Every year, the team at Stone Blade Entertainment has expanded their award-winning Ascension deckbuilding game with a new base set meant to be both a complete standalone experience as well as a supplement to existing sets. Last year’s large set, Storm of Souls, introduced the concepts of trophy monsters and events to the base Ascension experience. Trophy monsters are still around for this year’s set, Rise of Vigil, but events have been supplanted by another type of card that exists in the deck without actually taking up slots in the center row: treasure.
All treasure in Rise of Vigil are Energy Shards. Each player’s deck begins with one, in addition to the usual mix of Apprentices and Militia. Additional treasure will come from the center row as usual, but as a reward for defeating or acquiring other cards. When a treasure is dealt to the center row, the next card is dealt on top of it until a non-treasure card is dealt. Whoever acquires or defeats that card also acquires all of the treasure beneath it. Energy Shards are worth zero honor points at the end of the game, but you will still want as many as possible in your deck.

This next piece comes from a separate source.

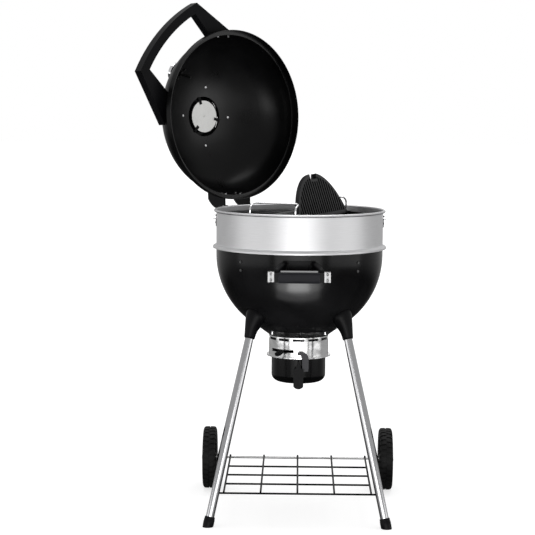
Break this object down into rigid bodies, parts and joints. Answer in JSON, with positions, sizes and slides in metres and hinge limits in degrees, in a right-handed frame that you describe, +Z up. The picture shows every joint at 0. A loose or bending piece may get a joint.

Fortunately, your deck will never be bloated for having worthless Energy Shards, as each one allows you to draw an extra card when played. But, of course, that is not their only function. Every Energy Shard you play also provides one energy, and if you achieve thresholds of energy indicated on the “energize” ability on various cards you get additional benefits. Some cards only work when sufficiently energized, but they are rare. Many games played using the cards from Rise of Vigil will be determined by which player has been able to collect the most energy.

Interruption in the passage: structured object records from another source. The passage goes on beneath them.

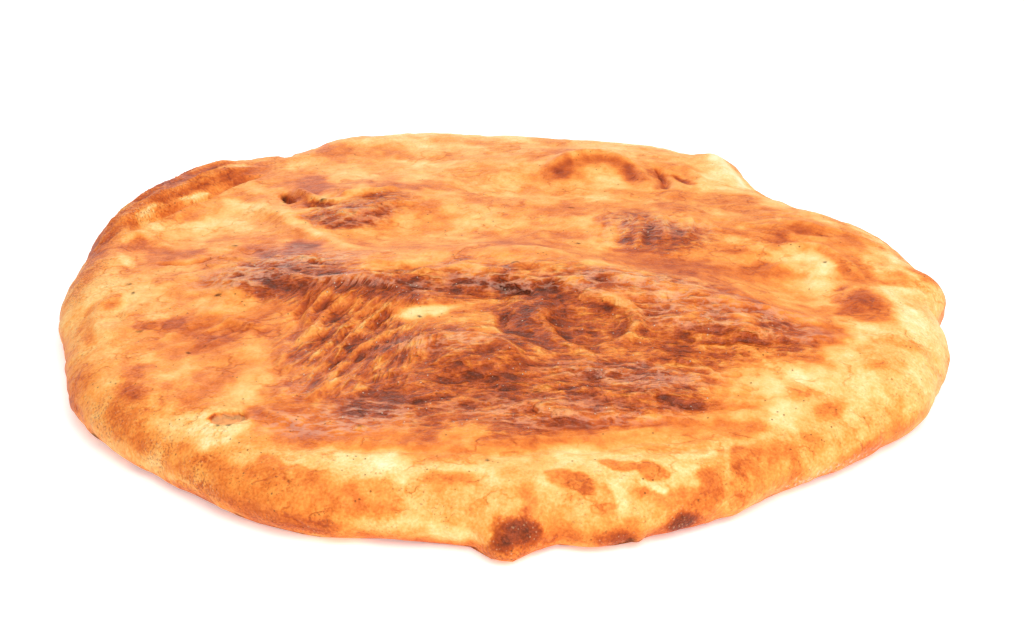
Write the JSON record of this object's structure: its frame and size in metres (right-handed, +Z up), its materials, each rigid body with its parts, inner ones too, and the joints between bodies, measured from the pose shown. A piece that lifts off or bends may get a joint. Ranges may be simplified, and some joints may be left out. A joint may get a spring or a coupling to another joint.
{
  "type": "flatbread",
  "caption": "Hand-shaped round flatbread, baked in one piece: a low domed crust with puffed folds and brown glazed patches, a rounded uneven rim and a flat base to rest on.",
  "frame": {"origin": "on the flat base at z = 0, under the middle of the bread's box in X and Y", "axes": "+Z up through the thickness, from the flat base to the domed crust; -Y towards the front edge, where the burnt bead of dough is; +X to the right as seen from the front"},
  "size_m": [0.2694, 0.2754, 0.0317],
  "materials": {
    "baked_crust": "egg-glazed baked crust: pale gold to dark brown, satin with glossier brown patches, dusted with flour at the foot"
  },
  "bodies": {
    "root": {"flatbread": "baked_crust"}
  },
  "joints": []
}
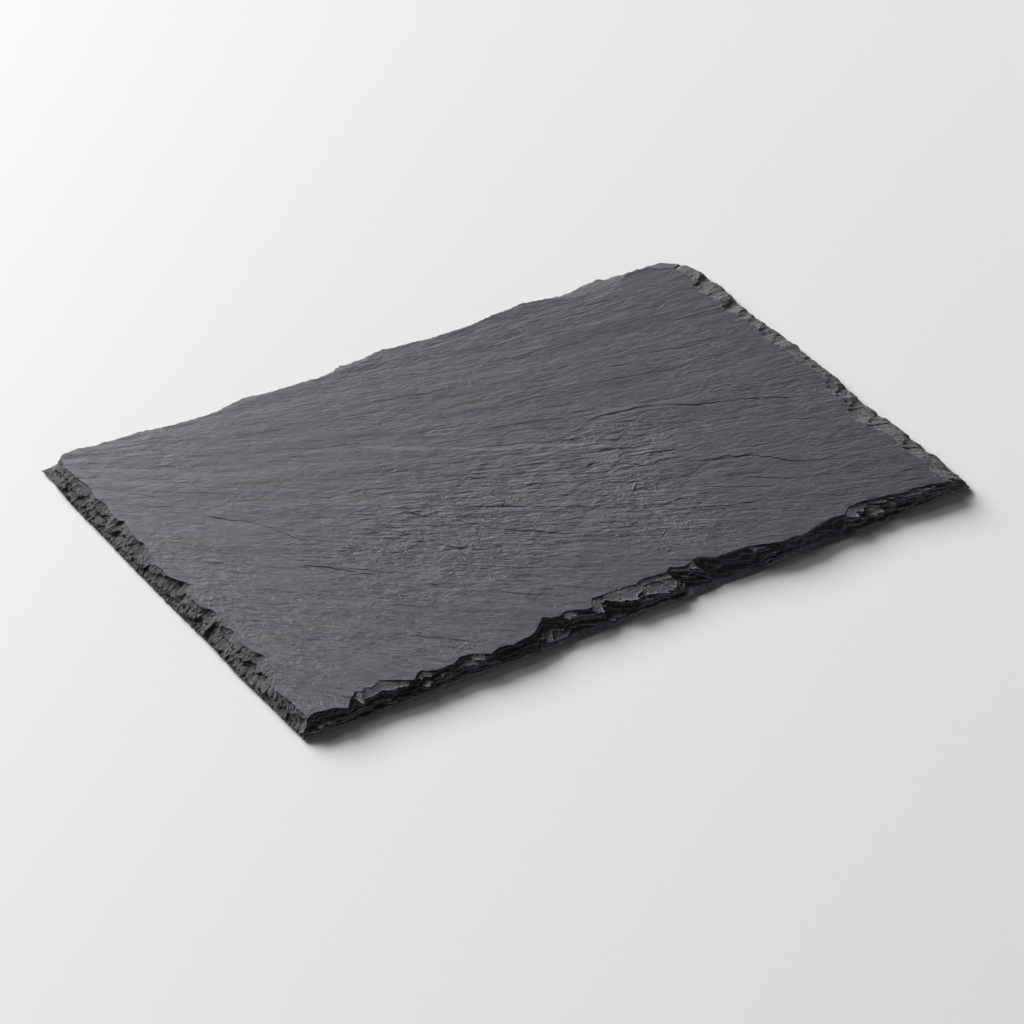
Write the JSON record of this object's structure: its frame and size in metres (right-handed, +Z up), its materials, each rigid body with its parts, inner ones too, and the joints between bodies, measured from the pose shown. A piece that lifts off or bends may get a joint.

And really that might be the biggest problem here. Of the one hundred cards in Rise of Vigil’s Center Deck, there are only about a dozen that do not reference energy or treasure in any way. It would be fair to say that this whole edition revolves around these treasure cards, to the point where integrating them with the previous two years’ worth of cards would probably feel awkward. The rules contained in Rise of Vigil say to include thirty Energy Shards in the center deck for every large set (100 cards) and twenty for every small set (65 cards), but the ideal mix is probably more dependent on the number of new cards put into the deck. Don’t let the fact that there are only 60 Energy Shards included in the box deter you if that’s what you really want to do; I’m sure more will be available for purchase from Stone Blade’s online store before long.

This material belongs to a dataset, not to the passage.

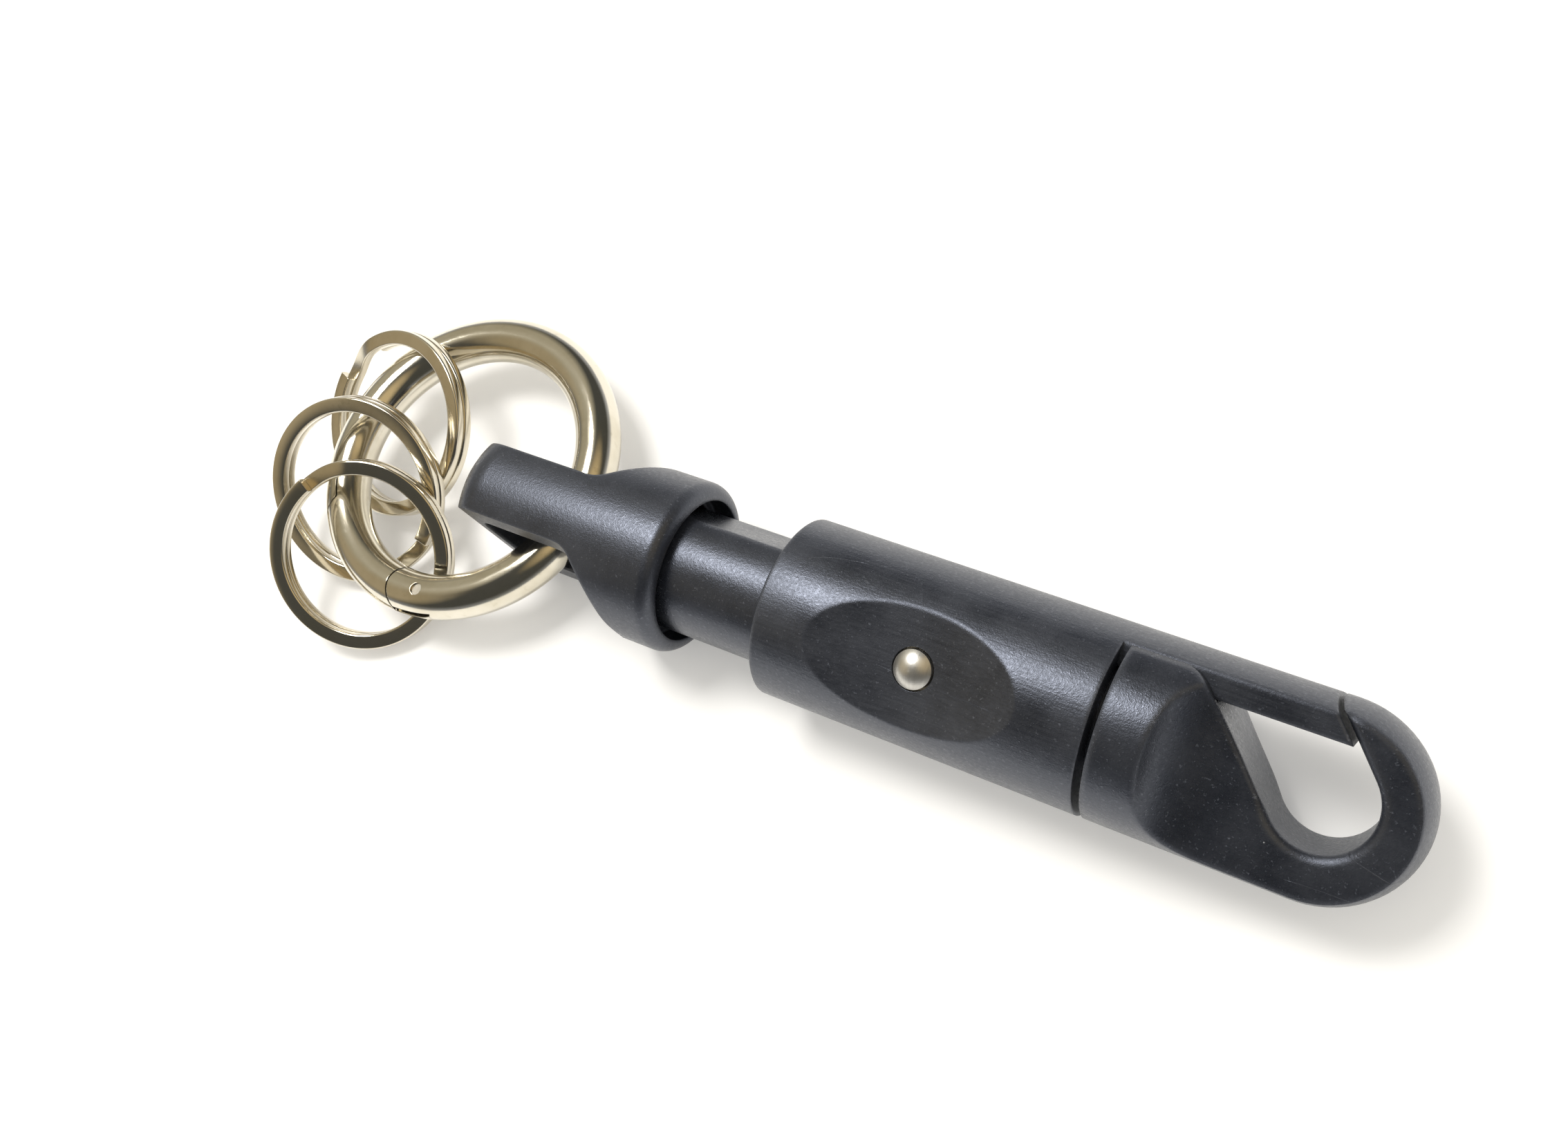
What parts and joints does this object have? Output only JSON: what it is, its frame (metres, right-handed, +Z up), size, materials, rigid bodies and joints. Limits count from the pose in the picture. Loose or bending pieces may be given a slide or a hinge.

Due to its emphasis on energy, Rise of Vigil games are going to be even more swingy than usual. If you are constantly denied opportunities to acquire treasure, the odds of you winning drop dramatically as the cards you move from the center row will be far less effective than they are for your energy-rich opponents. And of course if their cards are performing better than yours, it probably stands to reason that they will be better able to pick up more treasure when the opportunity arises. You can see where this is going.
Overall, I find myself less enthused by Rise of Vigil than with previous Ascension releases. The gameplay is still as solid as ever, but the shift in focus has diluted it. Previously it was best to specialize your deck towards either runes or power, but now those two paths have to take a mutual back seat to grabbing as much energy as you can. Perhaps the follow-up small set will change this, possibly by the addition of treasure that aren’t Energy Shards, but until then I will be treating Rise of Vigil as a separate entity.
As a stand-alone set, Rise of Vigil includes enough material to support up to four players (plus two additional starter deck Energy Shards). This includes honor crystals and the usual board; the latter is as unnecessary as ever and if you’re a fan of Ascension at all you probably have more than enough of the former, but these are the sacrifices that have to be made for the release to stand on its own. In this case that might actually be a blessing.
Ascension: Rise of Vigil retails for $40.